A human life goes through various stages from cradle to old age. You go through jobs, marriage, raising kids and ultimately retirement. Investment becomes very important to fund the expenses at each stage. This is why you must focus on factors beyond returns while selecting investments. So, try to identify whether your investment suits your life goals.
Goals and risk appetite at each stage
When you are young, your investment goal can be about seeking ways to grow your money. You may need funds to buy a home or plan for your wedding. This is when you can opt for investments that may be slightly risky but have the potential to deliver high returns. That’s because age is on your side. You can always calibrate your investments as and when the need be. Therefore, an investment in mutual funds can be a good fit in this case.
However, you should avoid taking excessive risk if you are looking to build a corpus for your child’s education. Look for an investment option that can promise you stable returns in the long run. The large corpus at the end of the tenure would ensure your child avoids taking a loan to finance his higher education.

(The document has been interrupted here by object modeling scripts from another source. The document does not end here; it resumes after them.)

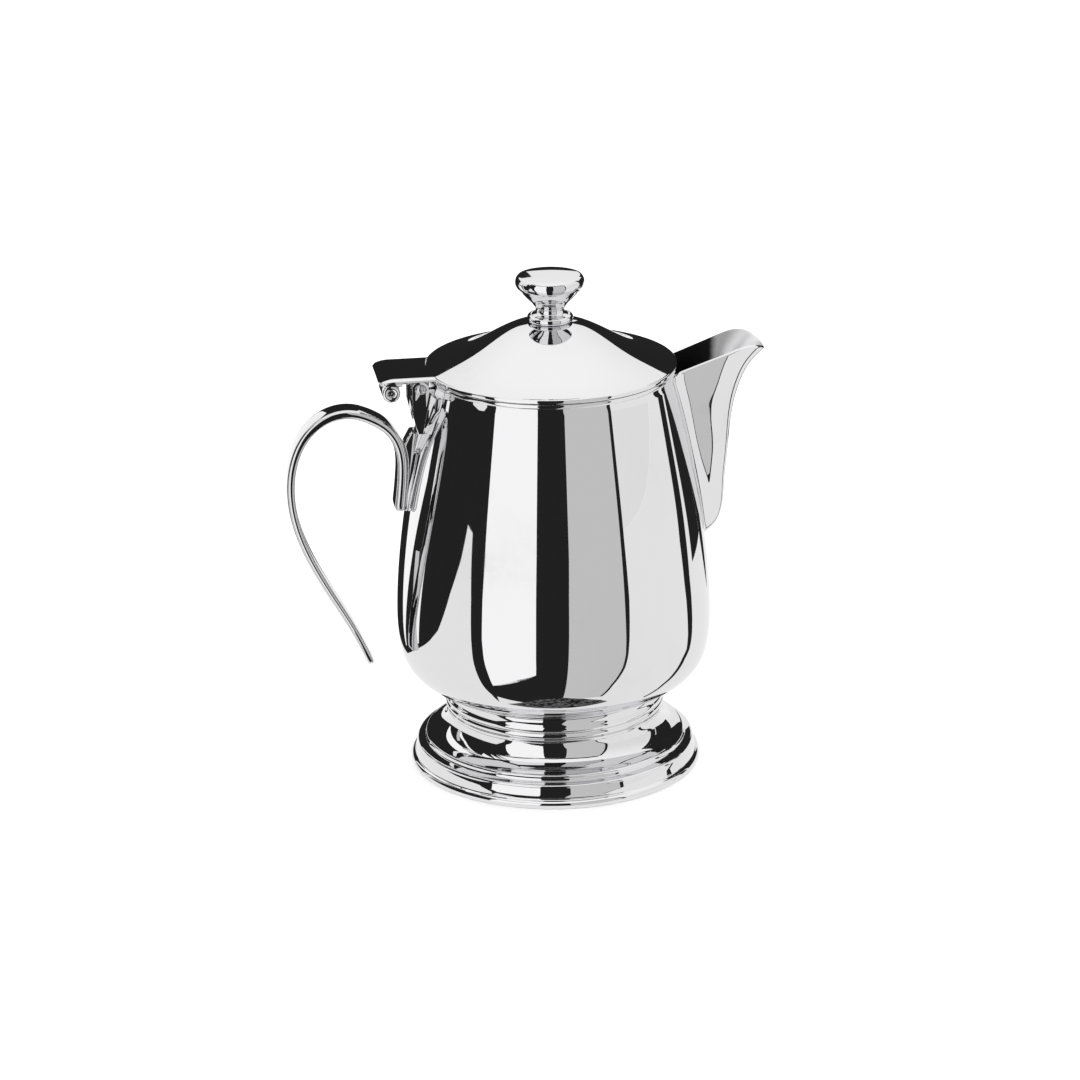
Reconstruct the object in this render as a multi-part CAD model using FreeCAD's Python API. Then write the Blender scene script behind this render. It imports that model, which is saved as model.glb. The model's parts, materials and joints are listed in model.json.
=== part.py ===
import FreeCAD, Part
import math
import os

# Stainless coffee pot: footed body, beak spout, open strap handle, hinged lid.
# Millimetres. Origin: centre of the foot on the table. +Z up, spout toward +X.

V = FreeCAD.Vector
UP = V(0, 0, 1)

# Driving dimensions
WALL = 0.9             # sheet thickness of body, foot, lid and spout
BODY_MAX_R = 52.4      # widest radius of the body
BODY_MAX_Z = 52.0      # height of the widest ring
BODY_FLOOR_Z = 23.4    # underside of the flat floor
MOUTH_R = 40.6         # outer radius of the body at its mouth
MOUTH_Z = 136.9        # top of the body
COLLAR_R = 36.4        # radius where body and foot meet
FOOT_TOP_Z = 18.4
FOOT_R = 48.7          # widest radius of the foot
NECK_Z = 133.4         # the wall is upright from here to the mouth
BEAD_Z = 135.4         # lower edge of the rim bead
BEAD_R = 41.0
LID_R = 41.5
LID_REST_Z = 137.2     # underside of the lid rim
LID_TOP_Z = 152.8
LID_SEAT_R = 7.0       # flat seat of the knob
LID_FLANGE_R = 38.8    # ring under the lid that drops inside the mouth
LID_FLANGE_DEPTH = 2.8
KNOB_R = 11.35
KNOB_TOP_Z = 168.9
PIN_X = -44.2
PIN_Z = 134.6
PIN_R = 1.1
PIN_PLAY = 0.05        # radial play of the lid knuckle on the pin
KNUCKLE_R = 2.5
KNUCKLE_HALF = 6.5
EAR_IN = 7.0           # ears stand between these two distances from the middle
EAR_OUT = 9.6
EAR_R = 2.7
BRACKET_THICK = 1.3
TONGUE_HALF = 12.4
TONGUE_TIP_X = -58.0
TONGUE_Z = 137.9       # underside of the tongue plate
TONGUE_THICK = 1.5
CURL_R = 3.0
CURL_X = -53.3
CURL_Z = 132.4
CURL_HALF = 5.8
HANDLE_HALF = 5.2
HANDLE_THICK = 3.6
TAIL_HALF = 4.2
TAIL_THICK = 2.3
MOUNT_HALF = 3.4
SCREW_R = 2.0


def p(x, z, y=0.0):
    return V(x, y, z)


def curve(points):
    """Smooth edge through (x, z) points."""
    spline = Part.BSplineCurve()
    spline.interpolate([p(x, z) for x, z in points])
    return spline.toShape()


def line(a, b):
    return Part.makeLine(p(*a), p(*b))


def arc(a, b, c):
    return Part.Arc(p(*a), p(*b), p(*c)).toShape()


def dome(x, z, top):
    """Arc from (x, z) up to the axis at height top, its centre on the axis."""
    radius = (x * x + (top - z) ** 2) / (2 * (top - z))
    half_angle = math.asin(x / radius) / 2
    middle = (radius * math.sin(half_angle), top - radius + radius * math.cos(half_angle))
    return arc((x, z), middle, (0.0, top))


def chain(points):
    """Straight edges through (x, z) points."""
    return [line(a, b) for a, b in zip(points, points[1:])]


def turned(edges):
    """Solid of revolution about Z from edges that close a profile."""
    wire = Part.Wire(Part.__sortEdges__(edges))
    solid = Part.Face(wire).revolve(V(0, 0, 0), UP, 360)
    if solid.Volume < 0:
        solid = solid.reversed()
    return solid


def inset(points, depth):
    """The points moved sideways by depth, to the left of their direction."""
    moved = []
    last = len(points) - 1
    for i, (x, z) in enumerate(points):
        x0, z0 = points[max(i - 1, 0)]
        x1, z1 = points[min(i + 1, last)]
        length = math.hypot(x1 - x0, z1 - z0)
        moved.append((x - (z1 - z0) / length * depth, z + (x1 - x0) / length * depth))
    return moved


def plate_xz(edges, half):
    """Flat outline in XZ, thickened evenly to both sides of Y = 0."""
    face = Part.Face(Part.Wire(Part.__sortEdges__(edges)))
    face.translate(V(0, -half, 0))
    return face.extrude(V(0, 2 * half, 0))


def rod_y(x, z, radius, half):
    return Part.makeCylinder(radius, 2 * half, V(x, -half, z), V(0, 1, 0))


def box(x0, x1, y0, y1, z0, z1):
    return Part.makeBox(x1 - x0, y1 - y0, z1 - z0, V(x0, y0, z0))


def mirrored_pair(shape):
    return shape.fuse(shape.mirror(V(0, 0, 0), V(0, 1, 0)))


# ---------------------------------------------------------------- body

BODY_SIDE = [
    (30.0, BODY_FLOOR_Z),
    (COLLAR_R, 26.7),
    (44.0, 30.7),
    (49.3, 35.8),
    (BODY_MAX_R - 0.4, 44.5),
    (BODY_MAX_R, BODY_MAX_Z + 2.0),
    (BODY_MAX_R - 0.9, 70.0),
    (BODY_MAX_R - 3.1, 88.0),
    (BODY_MAX_R - 6.7, 108.0),
    (BODY_MAX_R - 10.4, 126.5),
    (MOUTH_R, NECK_Z),
]


def body_volume(extra=0.0):
    """Everything inside the outer face of body and bead, grown by extra."""
    side = [(x + extra, z) for x, z in BODY_SIDE]
    edges = [curve(side)]
    edges += chain([
        side[-1], (MOUTH_R + extra, BEAD_Z), (BEAD_R + extra, BEAD_Z), (BEAD_R + extra, MOUTH_Z),
        (0.0, MOUTH_Z), (0.0, BODY_FLOOR_Z), side[0]])
    return turned(edges)


def body_shell():
    inner = inset(BODY_SIDE, WALL)
    inner[0] = (BODY_SIDE[0][0] - WALL / 2, BODY_FLOOR_Z + WALL)
    inner[-1] = (MOUTH_R - WALL, NECK_Z)
    edges = [curve(BODY_SIDE), curve(inner)]
    edges += chain([BODY_SIDE[0], (0.0, BODY_FLOOR_Z), (0.0, BODY_FLOOR_Z + WALL), inner[0]])
    edges += chain([BODY_SIDE[-1], (MOUTH_R, MOUTH_Z), (MOUTH_R - WALL, MOUTH_Z), inner[-1]])
    pour_hole = spout_channel().common(box(20, 60, -15, 15, 78, NECK_Z - 0.5))
    return turned(edges).cut(pour_hole)


def rim_bead():
    middle = (BEAD_Z + MOUTH_Z) / 2
    edges = chain([(BEAD_R - 0.25, MOUTH_Z), (MOUTH_R, MOUTH_Z), (MOUTH_R, BEAD_Z), (BEAD_R - 0.3, BEAD_Z)])
    edges.append(arc((BEAD_R - 0.3, BEAD_Z), (BEAD_R, middle), (BEAD_R - 0.25, MOUTH_Z)))
    return turned(edges)


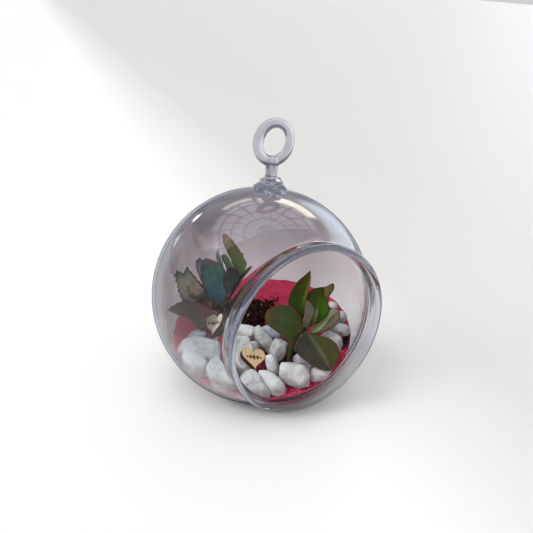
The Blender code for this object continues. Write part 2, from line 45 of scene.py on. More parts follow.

Similarly, look for a safe and stable investing instrument when planning for your retirement. Choose investments that can provide a regular income. This is important because you will not have a regular income in your retirement. The company fixed deposits (FD) issued by Bajaj Finance can be a viable option. The fixed deposit is rated stable by the rating agency CRISIL. So, your capital remains protected throughout the tenor. If you are a senior citizen, you can earn up to 8.1% annual interest. You can choose the payout on a monthly, quarterly or annual basis.
Installment v/s lump sum
If your goal is to build a large corpus, you can invest by saving a certain amount every month over a period of two or three years. Or, you can invest a lump sum in one go. It depends on the capital available to you. For example, you can invest a small amount every month in a mutual fund. Choose a Systematic Investment Plan (SIP). When you get a bonus, you can invest it in mutual funds too. Here, you have a lump sum to spare. Bajaj Finance offers several mutual fund schemes from different asset management companies. So, choose one as per your budget.
Do you invest with the goal of creating liquid funds to meet emergencies? Always check whether your investments have a lock-in period or not. If they do, then you cannot use them during an emergency. However, there is an option. Check whether you can take a loan against your investment. This can make it liquid. For example, you cannot pre-close a Bajaj Finance FD within three months. You get the principal only when you pre-closet the fixed deposit between three and six months. Post three months, you can avail a loan against your fixed deposit. The highest amount is equal to 75% of the principal amount. The loan interest rate is 2% higher than the FD interest rates.
Do you have the goal of meeting at different stages of your child’s life? Invest in a child plan with partial withdrawal option. This allows you to withdraw a percentage of investment corpus after a certain period. So, you have periodic inflow of funds.
If your investment goal is to save taxes, then invest in tax-saving instruments. Do consider the tax implications when you invest. An FD has tax benefits if you are a housewife, senior citizen or under the age of 18. They can be exempted from paying taxes if their income is below the tax limit.
To sum up, when you invest, don’t look only at absolute returns. Instead, try to identify whether it fits into your life goals. Invest accordingly to reap the full benefits.